Beginning with 1976’s Flammende Herzen, Rother works in a singular, almost solitary mode. These discs are obvious outgrowths of his prior, better known work: namely his three-album run of zero-degree regeneration with Klaus Dinger as Neu! and his "supergroup" excursions with Cluster’s Dieter Moebius and Hans-Joachim Roedelius as Harmonia. Rother’s solo music in part weds the dew-dappled tranquility found on Neu!’s final, 1975 album and the radiant exuberance of Harmonia’s own swan song of the same year, De Luxe. Stripping Neu! of drummer/vocalist/provocateur Dinger’s ecstatic savagery and scaling down Harmonia’s swirling constellations to a few points of light, Rother seems to reveal his own side of each conversation. Gathering together another all-star Krautock team – Can’s Liebezeit, Neu!/Cluster producer Conrad Plank – Rother outputs four LPs of miniature majesty.

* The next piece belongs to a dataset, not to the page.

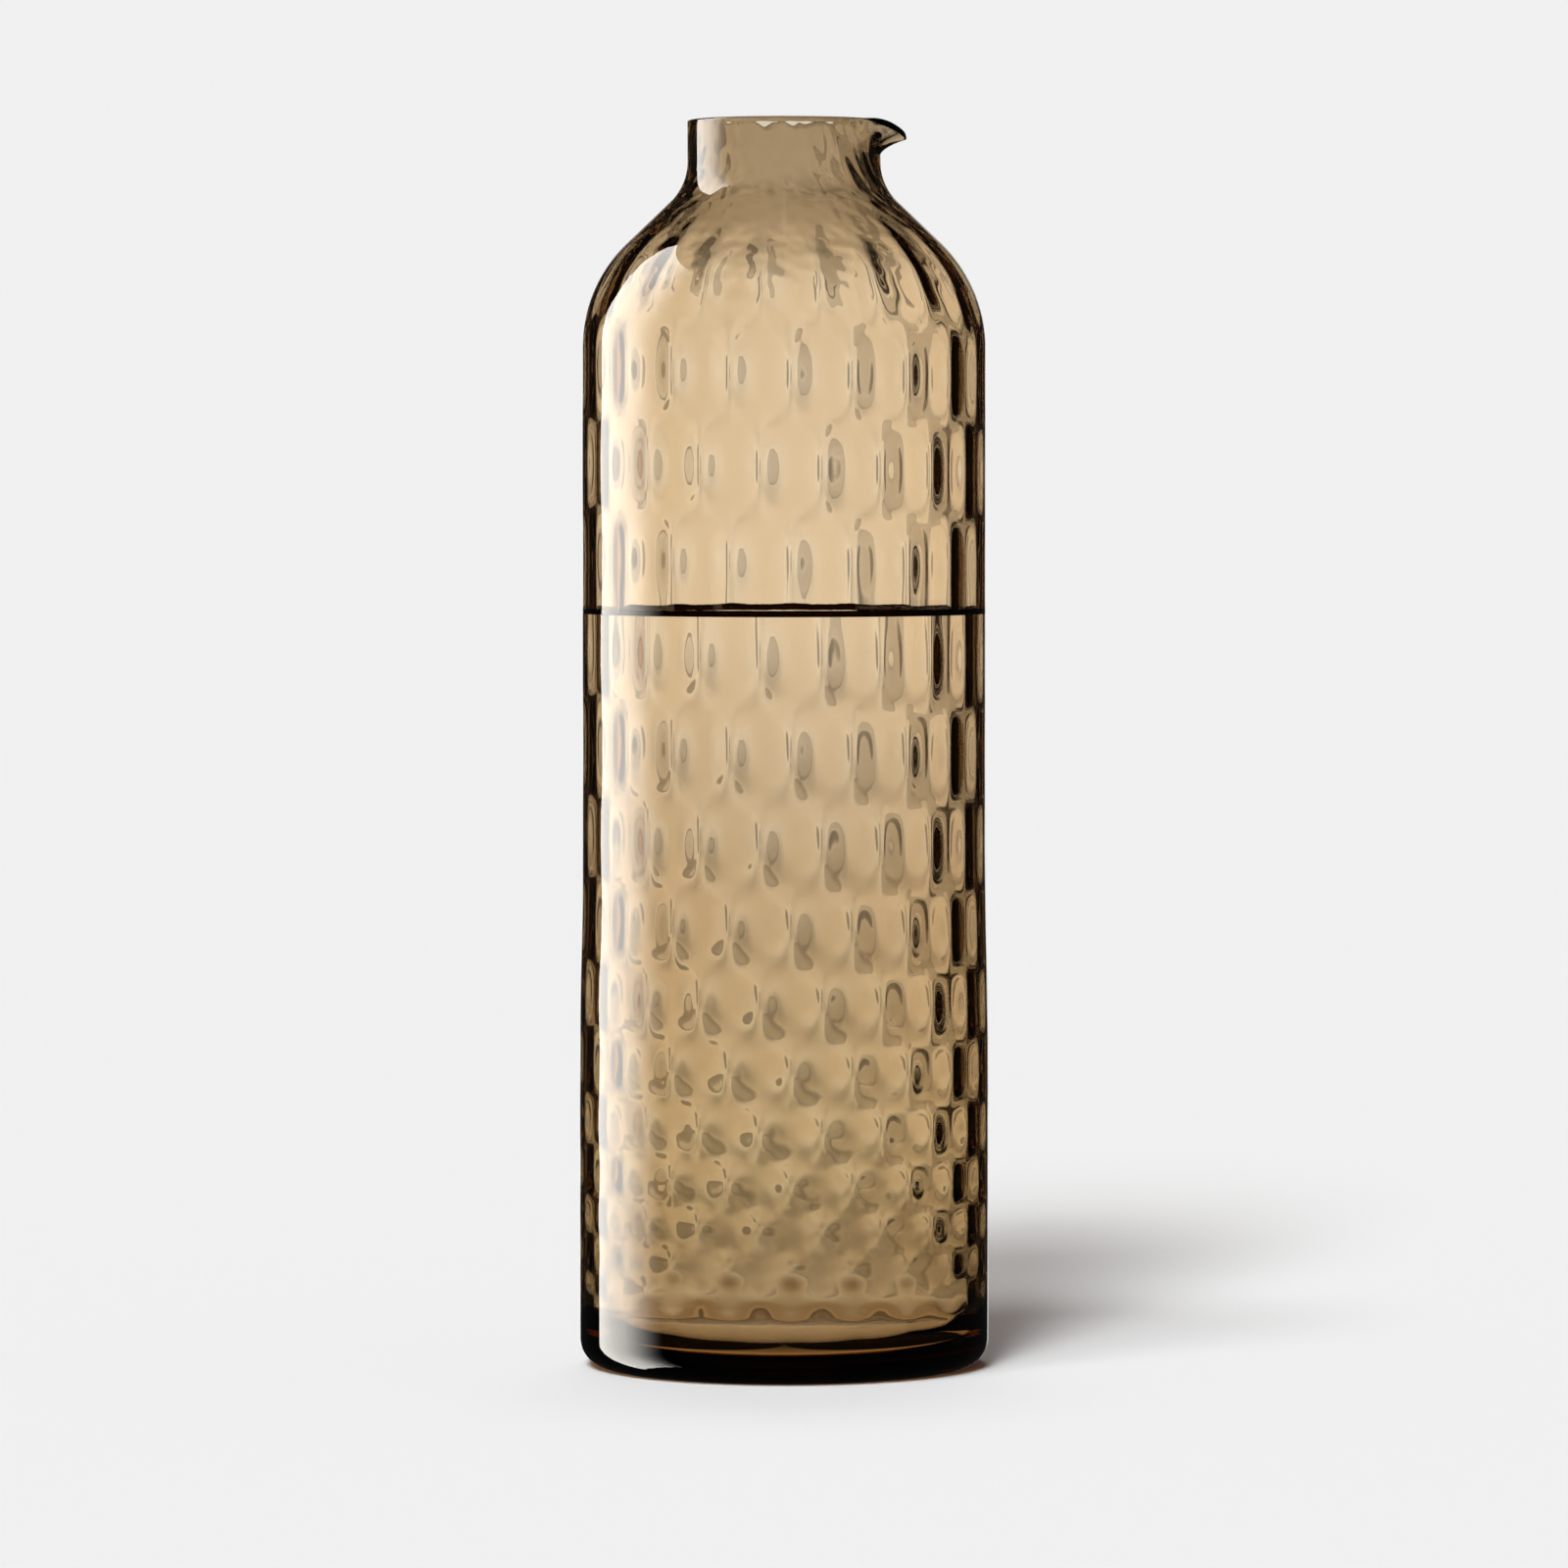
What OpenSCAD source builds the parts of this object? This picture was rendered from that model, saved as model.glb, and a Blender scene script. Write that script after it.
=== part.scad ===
// Tall blown glass carafe with a pulled spout, made in two sections that are joined at a seam.
// The origin is at the middle of the base where it rests. +Z is up and the spout points along +X.

/* [Body] */
// Height from the table to the rim
height = 280; // [250:1:340]
// Outer diameter of the straight part of the body
body_d = 90.6; // [84:0.2:96]
// Outer diameter low down, where the soft glass spread a little
foot_d = 92; // [84:0.2:98]
// Height at which the body starts to spread towards the foot
spread_top = 120; // [90:1:150]
// Height at which the spread is complete
spread_end = 66; // [30:1:80]
// Thickness of the blown wall
wall = 3.2; // [2.4:0.1:4]

/* [Base] */
// Thickness of the base where the floor is flat
base_t = 6; // [4:0.1:9]
// Outer radius of the bottom corner
corner_r = 6.5; // [3:0.1:9]
// Inner radius where the floor meets the wall
floor_r = 9; // [4:0.1:14]
// Width of the flat ring that the carafe rests on
rest_w = 7; // [4:0.1:14]
// Rise of the underside inside that ring
punt_rise = 1.5; // [0.5:0.1:2.5]

/* [Shoulder and neck] */
// Outer diameter of the neck
neck_d = 43.4; // [38:0.2:50]
// Length of the straight neck
neck_h = 9.5; // [9:0.1:18]
// Radius of the hollow curve under the neck
neck_fillet_r = 12; // [7:0.1:14]
// Angle between the sloping shoulder and the axis
shoulder_angle = 46.5; // [40:0.5:60]
// Radius of the round shoulder
shoulder_r = 33; // [20:0.1:35]

/* [Spout] */
// How far the spout reaches past the neck
spout_reach = 5.7; // [3:0.1:8]
// How far the top of its tip lies below the rim
spout_drop = 2.8; // [1:0.1:4]
// Height of the part of the neck that is pulled out
spout_h = 8.2; // [7:0.1:9]
// Angle that the spout takes up, each side of its middle
spout_angle = 38; // [25:1:44]
// Thickness of the pulled lip at its tip
spout_t = 2; // [1.5:0.1:2.4]

/* [Seam] */
// Height of the middle of the seam
seam_h = 170; // [155:1:200]
// Thickness of the ring of glass between the two sections
seam_t = 1.2; // [0.8:0.1:2]
// Radius of the bead that the ring makes on the inside
bead_r = 1.3; // [1.1:0.1:2]

/* [Hidden] */
$fn = 180;

// Steps in the arcs and curves of the outlines
corner_steps = 10;
curve_steps = 16;
// Steps of the rim round the spout, round the rest of the neck, up its wall and over its lip
spout_turns = 26;
rim_turns = 46;
rim_rises = 6;
lip_steps = 4;

body_r = body_d / 2;
foot_r = foot_d / 2;
neck_r = neck_d / 2;
lip_r = wall / 2;
rest_r = foot_r - corner_r;
punt_r = rest_r - rest_w;
// Radius of the sphere whose cap is the hollow under the base
punt_sphere_r = (punt_r * punt_r + punt_rise * punt_rise) / (2 * punt_rise);
punt_half_angle = asin(punt_r / punt_sphere_r);

// The hollow curve starts at the foot of the straight neck, and a straight slope joins it to the shoulder
neck_foot_h = height - neck_h;
curves_r = neck_fillet_r + shoulder_r;
slope_run = body_r - neck_r - curves_r * (1 - cos(shoulder_angle));
shoulder_h = neck_foot_h - curves_r * sin(shoulder_angle) - slope_run / tan(shoulder_angle);

// The spout starts at this height, and its lip curls over through this angle
spout_foot_h = height - spout_h;
curl_angle = 50;
// How sharply the edge of the spout dips towards its tip
dip_power = 2.5;
// Step by which the rim's flat facets keep inside the round faces of the neck below
facet_step = 0.03;
// Depth by which the rim is let into the round wall of the neck
rim_root = 0.6;

// Colours of the glass and of the darker seam
glass_colour = [0.62, 0.5, 0.36, 0.75];
seam_colour = [0.25, 0.19, 0.13, 0.9];

// Points on an arc in the plane of an outline, from one angle to another
function arc(centre, r, from, to, steps) =
    [for (i = [0:steps])
        let (a = from + (to - from) * i / steps)
        [centre.x + r * cos(a), centre.y + r * sin(a)]];

// Outer radius of the body at a height, with the soft spread towards the foot
function body_radius(z) =
    let (share = min(1, max(0, (spread_top - z) / (spread_top - spread_end))))
    body_r + (foot_r - body_r) * (1 - cos(180 * share)) / 2;

// Side of the spread from one height down to another, drawn in by an inset
function spread_side(inset) =
    [for (i = [0:curve_steps])
        let (z = spread_top + (spread_end - spread_top) * i / curve_steps)
        [body_radius(z) - inset, z]];

// Side of the lower section from the seam down to the foot
function lower_side(inset) =
    concat([[body_r - inset, seam_h - seam_t / 2]], spread_side(inset));

// Side of the upper section from the neck's foot down to the seam. The curves share their centres at
// every inset, so the wall has one thickness along them.
function upper_side(inset) =
    let (neck_curve = [neck_r + neck_fillet_r, neck_foot_h])
    let (shoulder_curve = [body_r - shoulder_r, shoulder_h])
    concat(
        arc(neck_curve, neck_fillet_r + inset, 180, 180 + shoulder_angle, curve_steps),
        arc(shoulder_curve, shoulder_r - inset, shoulder_angle, 0, curve_steps),
        [[body_r - inset, seam_h + seam_t / 2]]);

// The same points in the other order
function backwards(points) = [for (i = [len(points) - 1:-1:0]) points[i]];

// Share of the full pull at an angle from the middle of the spout
function pull(a) = abs(a) < spout_angle ? pow(cos(90 * a / spout_angle), 2) : 0;

// Middle of the pulled wall, from its foot (t = 0) to its tip (t = 1)
function pulled_middle(k, t) =
    let (tip_h = height - spout_drop * pow(k, dip_power) - lip_half(k, 1))
    let (reach = k * (spout_reach + lip_r - spout_t / 2))
    [neck_r - lip_r + reach * (1 - cos(curl_angle * t)) / (1 - cos(curl_angle)),
     spout_foot_h + (tip_h - spout_foot_h) * sin(curl_angle * t) / sin(curl_angle)];

// Half the thickness of the pulled wall
function lip_half(k, t) = lip_r - facet_step + (spout_t / 2 - lip_r) * k * t;

// Direction in which the pulled wall runs, as an angle
function pulled_heading(k, t) =
    let (step = 1 / (4 * rim_rises))
    let (a = pulled_middle(k, max(0, t - step)), b = pulled_middle(k, min(1, t + step)))
    atan2(b.y - a.y, b.x - a.x);

// A point of the pulled wall, off its middle at an angle from its heading
function pulled_point(k, t, turn) =
    let (a = pulled_heading(k, t) + turn, c = pulled_middle(k, t))
    [c.x + lip_half(k, t) * cos(a), c.y + lip_half(k, t) * sin(a)];

// Closed section of the rim: up its outer face, round the lip and down the inner face. It has no point
// level with the spout's foot, so that the top of the round wall is crossed cleanly.
function rim_section(k) =
    concat(
        [[neck_r - facet_step, spout_foot_h - rim_root]],
        [for (i = [1:rim_rises]) pulled_point(k, i / rim_rises, -90)],
        [for (i = [1:2 * lip_steps - 1]) pulled_point(k, 1, -90 + 90 * i / lip_steps)],
        [for (i = [rim_rises:-1:1]) pulled_point(k, i / rim_rises, 90)],
        [[neck_r - wall + facet_step, spout_foot_h - rim_root]]);

// Upright part of the neck with its melted rim and the pulled spout, as one skin round the mouth
module rim() {
    angles = concat(
        [for (i = [0:spout_turns - 1]) spout_angle * (2 * i / spout_turns - 1)],
        [for (i = [0:rim_turns - 1]) spout_angle + (360 - 2 * spout_angle) * i / rim_turns]);
    sections = [for (a = angles) rim_section(pull(a))];
    n = len(sections[0]);
    count = n * len(angles);
    points = [for (i = [0:len(angles) - 1], p = sections[i])
        [p.x * cos(angles[i]), p.x * sin(angles[i]), p.y]];
    skin = [for (i = [0:len(angles) - 1], j = [0:n - 1])
        let (a = i * n + j, b = i * n + (j + 1) % n)
        each [[a, b, (b + n) % count], [a, (b + n) % count, (a + n) % count]]];
    polyhedron(points = points, faces = skin, convexity = 4);
}

// Thick base and lower body, blown in one piece
module lower_section() {
    color(glass_colour)
    rotate_extrude()
    polygon(concat(
        lower_side(0),
        arc([rest_r, corner_r], corner_r, 0, -90, corner_steps),
        arc([0, punt_rise - punt_sphere_r], punt_sphere_r, 90 - punt_half_angle, 90, corner_steps),
        [[0, base_t]],
        arc([foot_r - wall - floor_r, base_t + floor_r], floor_r, -90, 0, corner_steps),
        backwards(lower_side(wall))));
}

// Dark ring of glass between the sections: flush outside, with a bead that laps over both edges inside
module seam_ring() {
    inner_r = body_r - wall;
    color(seam_colour)
    rotate_extrude()
    translate([0, seam_h])
    polygon(concat(
        [[body_r, -seam_t / 2], [body_r, seam_t / 2], [inner_r, seam_t / 2]],
        arc([inner_r, 0], bead_r, 90, 270, 2 * corner_steps),
        [[inner_r, -seam_t / 2]]));
}

// Upper body, shoulder, neck and pulled spout, blown in one piece
module upper_section() {
    color(glass_colour)
    union() {
        rotate_extrude()
        polygon(concat(
            [[neck_r, spout_foot_h]],
            upper_side(0),
            backwards(upper_side(wall)),
            [[neck_r - wall, spout_foot_h]]));
        rim();
    }
}

lower_section();
seam_ring();
upper_section();
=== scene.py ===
"""Looks of a tall blown glass carafe with a dimpled wall, a dark seam and a pulled spout.

Every length is in metres, +Z is up and the spout points along +X.
"""

import logging
import math
from dataclasses import dataclass, field
from enum import Enum
from functools import reduce
from typing import Callable, ClassVar, Union

import bmesh
import bpy
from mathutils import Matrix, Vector, noise


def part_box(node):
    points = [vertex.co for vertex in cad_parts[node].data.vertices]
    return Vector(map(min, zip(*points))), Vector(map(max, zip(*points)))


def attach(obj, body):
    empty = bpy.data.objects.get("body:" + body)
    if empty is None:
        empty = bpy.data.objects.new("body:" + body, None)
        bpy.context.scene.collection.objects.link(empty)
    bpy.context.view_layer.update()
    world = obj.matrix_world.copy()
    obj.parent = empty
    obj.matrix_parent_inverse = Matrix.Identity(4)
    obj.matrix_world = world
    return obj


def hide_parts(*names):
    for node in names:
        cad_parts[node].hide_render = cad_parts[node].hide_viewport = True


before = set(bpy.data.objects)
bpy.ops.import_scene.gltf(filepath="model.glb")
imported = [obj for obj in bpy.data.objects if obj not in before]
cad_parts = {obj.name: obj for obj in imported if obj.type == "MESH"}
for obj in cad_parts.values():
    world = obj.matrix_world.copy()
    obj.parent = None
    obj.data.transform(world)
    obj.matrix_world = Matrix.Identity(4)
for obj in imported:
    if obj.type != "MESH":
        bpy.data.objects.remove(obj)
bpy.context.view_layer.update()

LOG = logging.getLogger("carafe")
MM = 0.001
FULL_TURN = 2 * math.pi
BODY = "root"

Point = tuple[float, float]
Colour = tuple[float, float, float]
Value = Union[bpy.types.NodeSocket, float]


class Slot(Enum):
    """Material slots of the record."""

    BODY = "body_glass"
    SEAM = "seam_glass"


def smooth_share(value: float, start: float, end: float) -> float:
    """Share of the way from start to end, eased at both ends.

    Args:
        value: Where to measure.
        start: The value at which the share is 0.
        end: The value at which the share is 1.

    Returns:
        The eased share, from 0 to 1.
    """
    share = min(1.0, max(0.0, (value - start) / (end - start)))
    return share * share * (3 - 2 * share)


def arc(centre: Point, radius: float, start: float, end: float, steps: int) -> list[Point]:
    """Points on an arc in the plane of an outline.

    Args:
        centre: Middle of the arc, as radius and height.
        radius: Radius of the arc.
        start: Angle of the first point, in degrees.
        end: Angle of the last point, in degrees.
        steps: Number of steps between them.

    Returns:
        The points in order, both ends included.
    """
    angles = [math.radians(start + (end - start) * i / steps) for i in range(steps + 1)]
    return [(centre[0] + radius * math.cos(a), centre[1] + radius * math.sin(a)) for a in angles]


def link_mesh(name: str, mesh: bmesh.types.BMesh) -> bpy.types.Object:
    """Makes an object of a finished mesh.

    Args:
        name: Name of the object and of its data.
        mesh: The mesh, which is freed.

    Returns:
        The new object, linked to the scene.
    """
    data = bpy.data.meshes.new(name)
    mesh.to_mesh(data)
    mesh.free()
    made = bpy.data.objects.new(name, data)
    bpy.context.scene.collection.objects.link(made)
    return made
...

Flammende Herzen and its 1977 follow-up Sterntaler are brother albums. The serialism of both covers – the former finds Rother appearing full-frontal, the latter his head shown darkly in profile – echoes Rother’s recursive fretwork. Ruminating over a seemingly finite set of notes, Rother manages a bounty of wistful tunes carried by his fluorescent guitar lines. Reducing Neu!’s motorik thrust to a cruising altitude glide, Liebezeit provides a level, driving force underneath Rother’s electric calligraphy. Having sold more than all three Neu! albums combined, Flammende Herzen is naturally expanded upon in Sterntaler. Using the first album’s title as a kind of departmental ID under his name, Rother crafts a more muscular edition of the debut. But its penultimate track, the tellingly not-German-titled "Fontana di Luna," finds Rother opening up to other planes. Focusing on the ebb instead of the flow, its ghostwebs of shimmering vibraphones linger instead of spiral upwards for a heroic soar. 1979’s Katzenmusik finds Rother continuing on such ventures.

Progressively withdrawing to the riverside hamlet of Forst, where he once shared a house with his Harmonia bandmates, Rother’s music loses a bit of its linearity with each successive album. The guitars still weep luminous melancholy and the notion of serialism is now openly applied, as Rother crafts 12 consecutively-numbered "Katzenmusik" variations. But here, Rother’s glimmering striplights of song are now enveloped in a membrane of grey, vaporous synth. Liebezeit’s rhythms are more impressionistic, even locking into discoid grooves. Clean horizons give way to furrowed topography.

1981’s Fernwärme is Liebezeit’s last album with Rother. Plank is already gone. Instead of his usual stacks of overdubbed guitars limning sweetly, Rother strums vaguer chords. Throbbing with electronic activity and saturated with hazy frequencies, the album is primarily transitional. Pulses pop as tonal clouds drift by. The ’80s would soon catch up with Rother and, unsurprisingly, they wouldn’t treat him terribly well. Rother himself reissued these four discs a few years back, though at that time they came with perfunctory "dance" remixes tacked on. As we’re reminded by these Water reissues, each presenting Rother’s original LP with no extras except interview-based liner notes, the perfectly appointed, short-lived microcosmos of Rotherland sure was some kind of Eden.